Yes, and a multi-stop itinerary along the Oaxacan coast is one of the best trips you can take in Mexico. A strong approach is to fly into Huatulco, spend two or three days exploring the bays and snorkeling, then travel west to Puerto Escondido for four or five days of surfing, food, and socializing, and finish with three or four nights in Chacahua for deep decompression before heading home.
The contrast between destinations makes each one feel sharper. Huatulco’s polished calm sets up Puerto Escondido’s creative chaos, and Puerto Escondido’s energy makes Chacahua’s silence feel like a revelation.
If you are planning time in Chacahua and want something beyond a basic cabana, Montserrat Reserve offers a private eco retreat experience with thoughtfully designed villas, natural pools, and organic gardens — all built to honor the off-grid character of the area rather than fight it. It is designed for travelers who want the wildness of Chacahua paired with a level of comfort and intention that is hard to find this far from the grid.
The Bottom Line
The question of Puerto Escondido vs Huatulco vs Chacahua is not about which destination is objectively better. Each one serves a different version of what a coastal trip can be.

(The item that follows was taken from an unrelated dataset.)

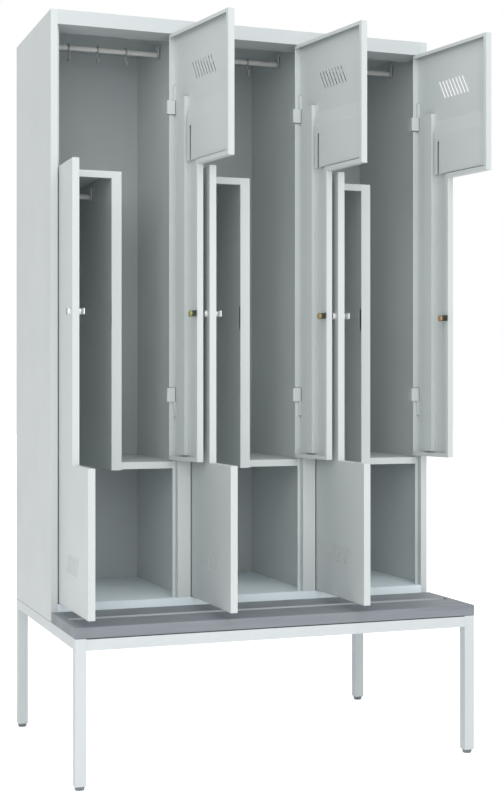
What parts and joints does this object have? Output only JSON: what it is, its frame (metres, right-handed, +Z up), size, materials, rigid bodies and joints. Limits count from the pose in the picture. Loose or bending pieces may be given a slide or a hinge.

Puerto Escondido gives you energy, variety, and a constantly evolving scene. Huatulco gives you reliability, comfort, and the simplest logistics on the coast. Chacahua gives you stillness, nature, and access to a place that has not yet been reshaped by mass tourism.
The right choice depends entirely on what you need right now — not what sounds impressive, not what photographs well, but what will actually restore you. Be honest about that, and the answer usually becomes obvious.